Northeast Ohio – Wildlife District Three

During the white-tailed deer muzzleloader hunting season, State Wildlife Officer Aaron Brown, assigned to Wayne County, received information that an individual was hunting on private property without permission. Officer Brown contacted the suspect and found that he did not possess a valid hunting license or deer permit. Officer Brown issued summonses for hunting without a license and hunting without a deer permit. The individual paid fines and court costs totaling $229.50.

While patrolling during the deer muzzleloader hunting season, State Wildlife Officer Michael Budd, assigned to Tuscarawas County, contacted an individual who was using a rifle that was not legal for hunting, did not possess a hunting license or deer permit, and was not wearing the appropriate hunter orange clothing. Officer Budd issued summonses for the violations.

Southeast Ohio – Wildlife District Four

In late November 2023, State Wildlife Officer Scot Gardner, assigned to Washington County, received information that two white-tailed deer bucks with their antlers locked together were stuck in a shallow creek. By the time Officer Gardner arrived, one of the bucks had expired. The other buck became agitated when Officer Gardner approached to untangle the antlers. After several attempts, Officer Gardner successfully untangled the bucks.
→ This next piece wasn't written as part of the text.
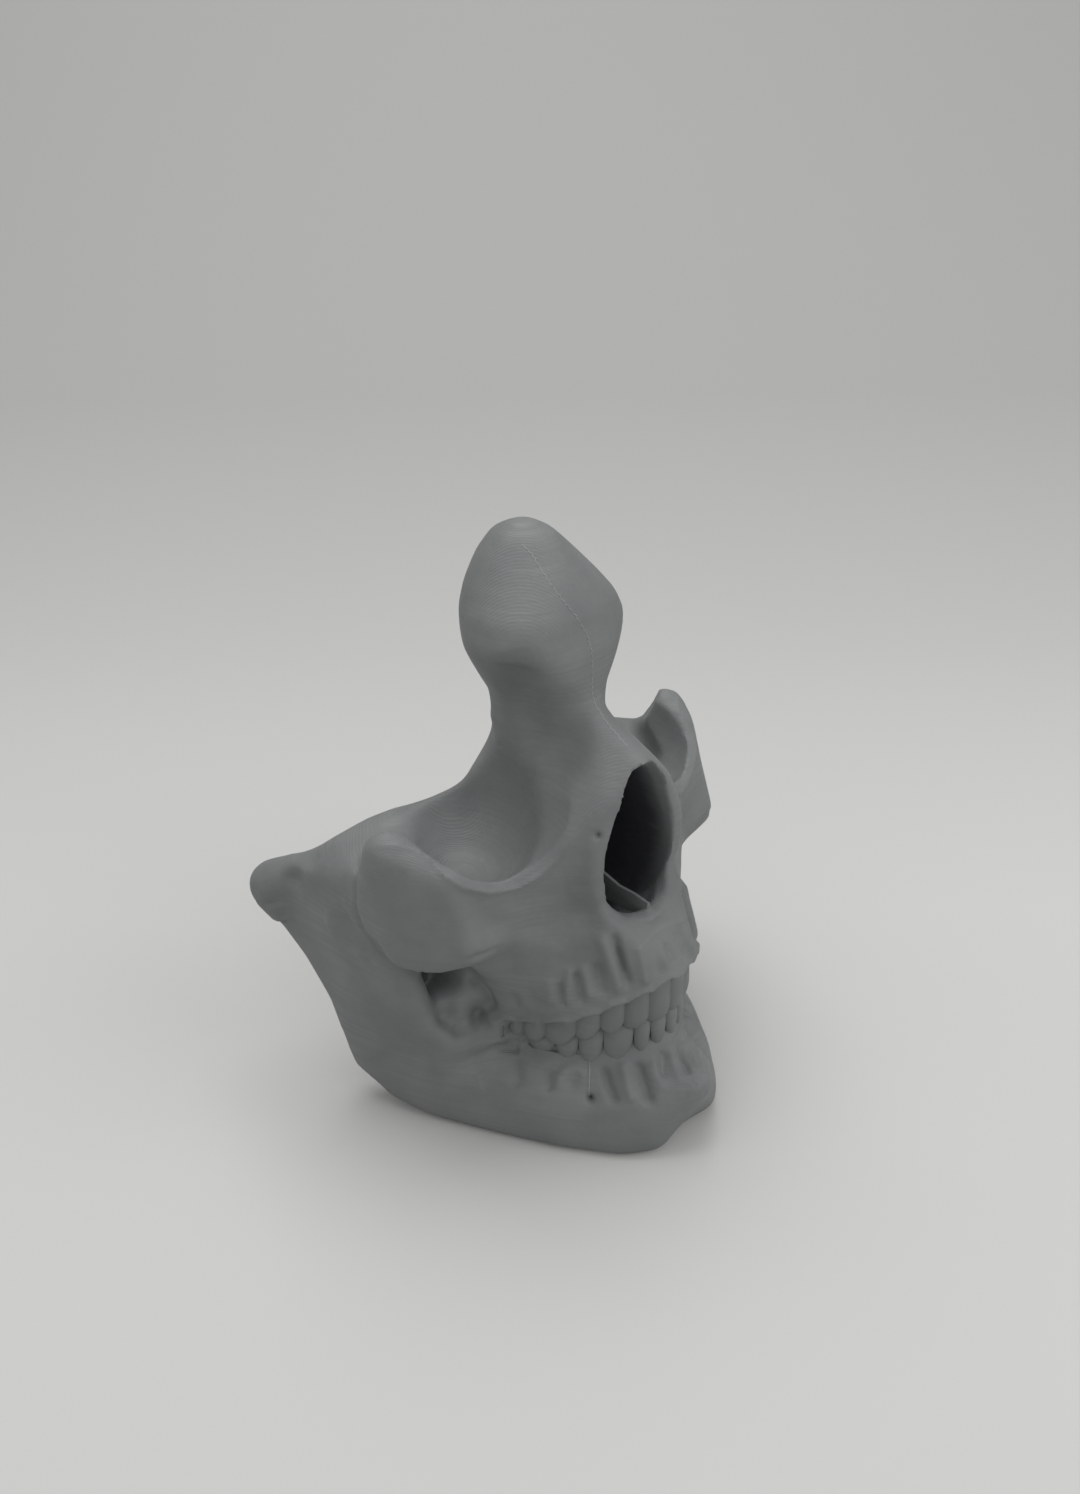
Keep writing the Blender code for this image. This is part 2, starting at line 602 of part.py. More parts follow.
def jaw_region(name, gum_shares, back_shares, amount):
    """All that lies below a gum line and below the seam over the jaw's branch."""
    region = prism(name, grown(side_outline(gum_shares + back_shares), amount), 0, -CUT_REACH, CUT_REACH)
    for share, seam in ((BRANCH_INNER_SHARE, BRANCH_SEAM_SHARES), (LEDGE_INNER_SHARE, LEDGE_SEAM_SHARES)):
        inner = share * FACE_HALF_WIDTH - amount
        for side in (-1, 1):
            reach = sorted((side * inner, side * CUT_REACH))
            wing = prism(name + "_wing", grown(side_outline(seam), amount), 0, reach[0], reach[1])
            combined(region, wing, "UNION")
    return region


def largest_body(thing):
    """Keeps the largest connected piece of the mesh, and drops slivers that a cut has left."""
    bm = bmesh.new()
    bm.from_mesh(thing.data)
    bmesh.ops.remove_doubles(bm, verts=bm.verts, dist=WELD)
    bmesh.ops.dissolve_degenerate(bm, edges=bm.edges, dist=WELD)
    left = set(bm.verts)
    bodies = []
    while left:
        front = [left.pop()]
        body = list(front)
        while front:
            vert = front.pop()
            for edge in vert.link_edges:
                other = edge.other_vert(vert)
                if other in left:
                    left.remove(other)
                    front.append(other)
                    body.append(other)
        bodies.append(body)
    bodies.sort(key=len)
    for body in bodies[:-1]:
        bmesh.ops.delete(bm, geom=body, context="VERTS")
    bmesh.ops.triangulate(bm, faces=bm.faces)
    bm.to_mesh(thing.data)
    bm.free()
    return thing


def copy_of(thing, name):
    return new_object(name, thing.data.copy())


def part_off(rest, name, outline_of, axis, low, high):
    """Takes the piece inside a region off the rest, with half of the seam's gap on either side of it."""
    inside = prism(name + "_inside", outline_of(-SEAM_GAP / 2), axis, low, high)
    outside = prism(name + "_outside", outline_of(SEAM_GAP / 2), axis, low, high)
    piece = copy_of(rest, name)
    combined(piece, inside, "INTERSECT")
    combined(rest, outside, "DIFFERENCE")
    return largest_body(piece)


def nose_cutter():
    floor = NOSE_FLOOR_SHARE * FACE_HEIGHT
    margin = NOSE_MARGIN_SHARE * FACE_DEPTH
    right = [(NOSE_HALF_WIDTH * across, NOSE_HEIGHT * up) for across, up in NOSE_OUTLINE_SHARES]
    left = [(-across, up) for across, up in reversed(right) if across > 0]
    rings = []
    for depth, width, height, drop in NOSE_FUNNEL_SHARES:
        place = margin + depth * NOSE_DEPTH
        level = floor - drop * NOSE_HEIGHT
        rings.append([Vector((across * width, place, level + up * height)) for across, up in right + left])
    return object_from("nose_cutter", loft(rings), helper=True)


def height_on(line, place):
    """The height of a line drawn from the side, at a place along the depth."""
    share = min(max(place / FACE_DEPTH, line[0][0]), line[-1][0])
    for (near, low), (far, high) in zip(line, line[1:]):
        if share <= far:
            break
    return (low + (high - low) * (share - near) / (far - near)) * FACE_HEIGHT


def arch_places():
    """Places along half of the gum's outer edge, each with the length walked to it from the middle."""
    centre = ARCH_CENTRE_SHARE * FACE_DEPTH
    half_width = ARCH_WIDTH_SHARE * FACE_HALF_WIDTH
    length = ARCH_LENGTH_SHARE * FACE_DEPTH
    places = []
    run = 0.0
    for i in range(ARCH_STEPS + 1):
        angle = math.pi / 2 * i / ARCH_STEPS
        place = Vector((half_width * math.sin(angle), centre - length * math.cos(angle)))
        if places:
            run += (place - places[-1][1]).length
        places.append((run, place))
    return places


ARCH = arch_places()


def on_arch(run, inset):
    """The place that far round the arch and that far in from the gum's edge, and the direction along it."""
    walk = min(max(run, 0.0), ARCH[-2][0])
    k = next(k for k in range(len(ARCH) - 1) if ARCH[k + 1][0] > walk)
    (near, first), (far, second) = ARCH[k], ARCH[k + 1]
    along = (second - first).normalized()
    place = first + along * (run - near)
    inward = Vector((-along.y, along.x))
    return place + inward * inset, along


def tooth_rings(row, run, width, depth, corner):
    """Rings of one tooth from the tip of its root to its biting edge."""
    gum, up, setback = row
    inset = GUM_LIP + setback + depth / 2
    middle, along = on_arch(run, inset)
    inward = Vector((-along.y, along.x))
    turns = [math.tau * (i + 0.5) / CROWN_POINTS for i in range(CROWN_POINTS)]
    root_radius = ROOT_WIDTH_SHARE * width

    def root_ring(radius, height_at):
        ring = []
        for turn in turns:
            place = middle + along * radius * math.sin(turn) - inward * radius * math.cos(turn)
            ring.append(Vector((place.x, place.y, height_at(place.y))))
        return ring

    def neck(place):
        return height_on(gum, place) - up * CROWN_GAP

    tip = height_on(gum, middle.y) + up * ROOT_LENGTH
    rings = [root_ring(root_radius * ROOT_TIP_SHARE, lambda place: tip), root_ring(root_radius, neck)]
    for share, wide, deep in CROWN_SHARES:
        ring = []
        for turn in turns:
            across = rounded(math.sin(turn), CROWN_SQUARENESS)
            outward = rounded(math.cos(turn), CROWN_SQUARENESS)
            place = on_arch(run + across * wide * width / 2, inset - outward * deep * depth / 2)[0]
            bite = height_on(BITE_SHARES, place.y) + (up * CROWN_GAP if up < 0 else 0.0)
            level = share - corner * abs(across) * share ** 5
            ring.append(Vector((place.x, place.y, neck(place.y) + (bite - neck(place.y)) * level)))
        rings.append(ring)
    return rings


def root_socket_rings(row, run, width, depth):
    """Rings of the hole that the root goes into, from its bottom out past the gum."""
    gum, up, setback = row
    middle, along = on_arch(run, GUM_LIP + setback + depth / 2)
    inward = Vector((-along.y, along.x))
    radius = ROOT_WIDTH_SHARE * width
    edge = height_on(gum, middle.y)
    levels = [
        (edge + up * (ROOT_LENGTH + ROOT_CLEARANCE), radius * ROOT_TIP_SHARE + ROOT_CLEARANCE),
        (edge, radius + ROOT_CLEARANCE),
        (edge - up * ROOT_LENGTH, radius + ROOT_CLEARANCE),
    ]
    rings = []
    for height, reach in levels:
        ring = []
        for i in range(CROWN_POINTS):
            turn = math.tau * (i + 0.5) / CROWN_POINTS
            place = middle + along * reach * math.sin(turn) - inward * reach * math.cos(turn)
            ring.append(Vector((place.x, place.y, height)))
        rings.append(ring)
    return rings


def flipped(rings, side):
    return [[mirrored(point, side) for point in ring] for ring in rings]


def set_teeth(prefix, table, row, bone):
    """Makes one row of teeth and sinks a socket for each root into the bone that carries it."""
    sockets = bmesh.new()
    run = 0.0
    teeth = []
    for name, width_share, depth_share, corner in table:
        width = width_share * ARCH[-1][0]
        depth = depth_share * TOOTH_DEPTH
        middle = run + width / 2
        run += width
        wide = width - CROWN_GAP
        for side, side_name in ((-1, "right"), (1, "left")):
            rings = flipped(tooth_rings(row, middle, wide, depth, corner), side)
            teeth.append(object_from(prefix + "_" + name + "_" + side_name, loft(rings)))
            add_to(sockets, loft(flipped(root_socket_rings(row, middle, wide, depth), side)))
    combined(bone, object_from(prefix + "_socket_cutter", sockets, helper=True), "DIFFERENCE")
    return teeth


def crest_height(depth):
    """The height of the ridge along the middle of the nose's floor, that far in."""
    for (near, _, first, drop), (far, _, last, drop_last) in zip(NOSE_FUNNEL_SHARES, NOSE_FUNNEL_SHARES[1:]):
        if depth <= far:
            break
    part = (depth - near) / (far - near)
    crest = NOSE_OUTLINE_SHARES[0][1] * (first + (last - first) * part)
    return NOSE_FLOOR_SHARE * FACE_HEIGHT + (crest - drop - (drop_last - drop) * part) * NOSE_HEIGHT


def septum():
    """The thin blade that stands on the ridge, drawn from the side and given its thickness."""
    margin = NOSE_MARGIN_SHARE * FACE_DEPTH
    below = []
    above = []
    for depth, up in SEPTUM_OUTLINE_SHARES:
        place = margin + depth * NOSE_DEPTH
        level = crest_height(depth) + SEAM_GAP
        below.append((place, level))
        above.append((place, level + up * SEPTUM_HEIGHT))
    blade = prism("vomer", below + above[::-1], 0, -SEPTUM_THICKNESS / 2, SEPTUM_THICKNESS / 2)
    blade.hide_render = False
    blade.display_type = "TEXTURED"
    return blade


def sculpt():
    """The whole form in one skin."""
    whole = bmesh.new()
    add_plates(whole)
    add_to(whole, loft(column_rings()))
    thing = object_from("sculpt", whole)
    smoothed(thing)
    for centre_shares, size_shares in SOCKET_BOWL_SHARES:
        for side in (-1, 1):
            combined(thing, bowl_cutter(centre_shares, size_shares, side), "DIFFERENCE")
    smoothed(thing)
    lighter(thing)
    combined(thing, nose_cutter(), "DIFFERENCE")
    below = prism("base_cutter", side_outline(BASE_SHARES), 0, -CUT_REACH, CUT_REACH)
    return combined(thing, below, "DIFFERENCE")


def bones():
    whole = sculpt()
    half = SEAM_GAP / 2
    jaw = copy_of(whole, "mandible")
    combined(jaw, jaw_region("jaw_inside", LOWER_GUM_SHARES, JAW_BACK_SHARES, -half), "INTERSECT")
    largest_body(jaw)
    combined(whole, jaw_region("jaw_outside", UPPER_GUM_SHARES, SKULL_BACK_SHARES, half), "DIFFERENCE")
    whole.name = "maxilla"
    made = [jaw, whole]

    def forehead(amount):
        return grown(side_outline(FOREHEAD_SEAM_SHARES), amount)

    def back(amount):
        places = [(across * FACE_HALF_WIDTH, along * FACE_DEPTH) for across, along in BACK_SEAM_SHARES]
        return grown(places, amount)

    def nasal(amount):
        return grown(side_outline(NASAL_SEAM_SHARES), amount)

    made.append(part_off(whole, "frontal_bone", forehead, 0, -CUT_REACH, CUT_REACH))
    made.append(part_off(whole, "sphenoid_bone", back, 2, -CUT_REACH, CUT_REACH))
    for side, side_name in ((-1, "right"), (1, "left")):

        def cheek(amount, side=side):
            places = [(side * across * FACE_HALF_WIDTH, up * FACE_HEIGHT) for across, up in CHEEK_SEAM_SHARES]
            return grown(places, amount)

        name = "zygomatic_bone_" + side_name
        made.append(part_off(whole, name, cheek, 1, CHEEK_BACK_SHARE * FACE_DEPTH, CUT_REACH))
    nasal_width = NASAL_HALF_WIDTH_SHARE * FACE_HALF_WIDTH
    inside = prism("nasal_inside", nasal(-half), 0, half - nasal_width, nasal_width - half)
    outside = prism("nasal_outside", nasal(half), 0, -nasal_width - half, nasal_width + half)
    nasal_bones = copy_of(whole, "nasal_bones")
    combined(nasal_bones, inside, "INTERSECT")
    combined(whole, outside, "DIFFERENCE")
    made.append(largest_body(nasal_bones))
    return made


def painted(thing):
    material = bpy.data.materials.new(thing.name)
    material.use_nodes = True
    shader = material.node_tree.nodes["Principled BSDF"]
    shader.inputs["Base Color"].default_value = BONE_COLOUR
    shader.inputs["Roughness"].default_value = BONE_ROUGHNESS
    thing.data.materials.clear()
    thing.data.materials.append(material)


def centred(things):
    """Moves everything so that the origin is under the middle of the whole on the table."""
    places = [vert.co for thing in things for vert in thing.data.vertices]
    middle = [(min(place[k] for place in places) + max(place[k] for place in places)) / 2 for k in (0, 1)]
    low = min(place.z for place in places)
    shift = Matrix.Translation(Vector((-middle[0], -middle[1], -low)))
    for thing in things:
        thing.data.transform(shift)


def main():
    clear_scene()
    pieces = bones()
    jaw, upper = pieces[0], pieces[1]
    pieces += set_teeth("upper", UPPER_TEETH_SHARES, (UPPER_GUM_SHARES, 1, 0.0), upper)
    pieces += set_teeth("lower", LOWER_TEETH_SHARES, (LOWER_GUM_SHARES, -1, LOWER_SETBACK), jaw)
    largest_body(upper)
    largest_body(jaw)
    pieces.append(septum())
    for piece in pieces:
        painted(piece)
    centred(pieces)


main()
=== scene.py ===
"""Looks of the anatomical skull model: one fused, softly sculpted print in matte grey plastic.

The form is built again from the part's own sizes and landmarks, at a finer grain and with no seams between
the bones. The carved detail is then worked into its surface: the swells over the roots of the teeth, the
hollows beside them, the edge of the gum, the pits and the lines that printing leaves. Lengths are in
metres. Work is done in the sculpt's frame, where y is 0 at the chin, and moved to the part's frame last.
"""

import math

import bmesh
import bpy
import numpy as np
from mathutils import Matrix, Vector
from mathutils.bvhtree import BVHTree


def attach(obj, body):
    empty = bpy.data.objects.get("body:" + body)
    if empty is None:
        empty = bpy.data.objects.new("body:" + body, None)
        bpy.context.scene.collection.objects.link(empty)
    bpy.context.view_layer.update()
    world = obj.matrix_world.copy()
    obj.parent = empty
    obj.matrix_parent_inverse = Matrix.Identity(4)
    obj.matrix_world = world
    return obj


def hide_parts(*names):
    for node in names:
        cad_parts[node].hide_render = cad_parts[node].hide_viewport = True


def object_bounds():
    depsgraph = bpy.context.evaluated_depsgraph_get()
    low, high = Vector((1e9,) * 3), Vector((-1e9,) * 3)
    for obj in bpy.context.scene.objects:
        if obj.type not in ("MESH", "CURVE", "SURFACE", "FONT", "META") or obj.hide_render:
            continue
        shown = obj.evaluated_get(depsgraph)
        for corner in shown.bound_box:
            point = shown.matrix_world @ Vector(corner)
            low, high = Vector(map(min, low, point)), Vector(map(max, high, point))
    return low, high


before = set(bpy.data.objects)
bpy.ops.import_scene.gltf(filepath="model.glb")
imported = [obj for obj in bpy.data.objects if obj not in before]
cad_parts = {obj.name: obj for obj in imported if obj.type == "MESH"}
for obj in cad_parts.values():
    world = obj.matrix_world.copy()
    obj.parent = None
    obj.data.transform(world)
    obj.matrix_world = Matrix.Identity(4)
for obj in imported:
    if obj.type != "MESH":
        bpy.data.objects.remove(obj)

CAD_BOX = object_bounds()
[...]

Officer Gardner watched as the live buck stood up and walked over a ridge, seemingly unharmed.

Southwest Ohio – Wildlife District Five

State Wildlife Officer Jasmine Grossnickle, assigned to Miami County, helped teach an Introduction to Wildlife Rehabilitation class at Miami Valley Career Technology Center. Officer Grossnickle spoke about her career path to becoming a wildlife officer and discussed some of the rules and regulations she enforces when dealing with injured, orphaned, or nuisance wildlife.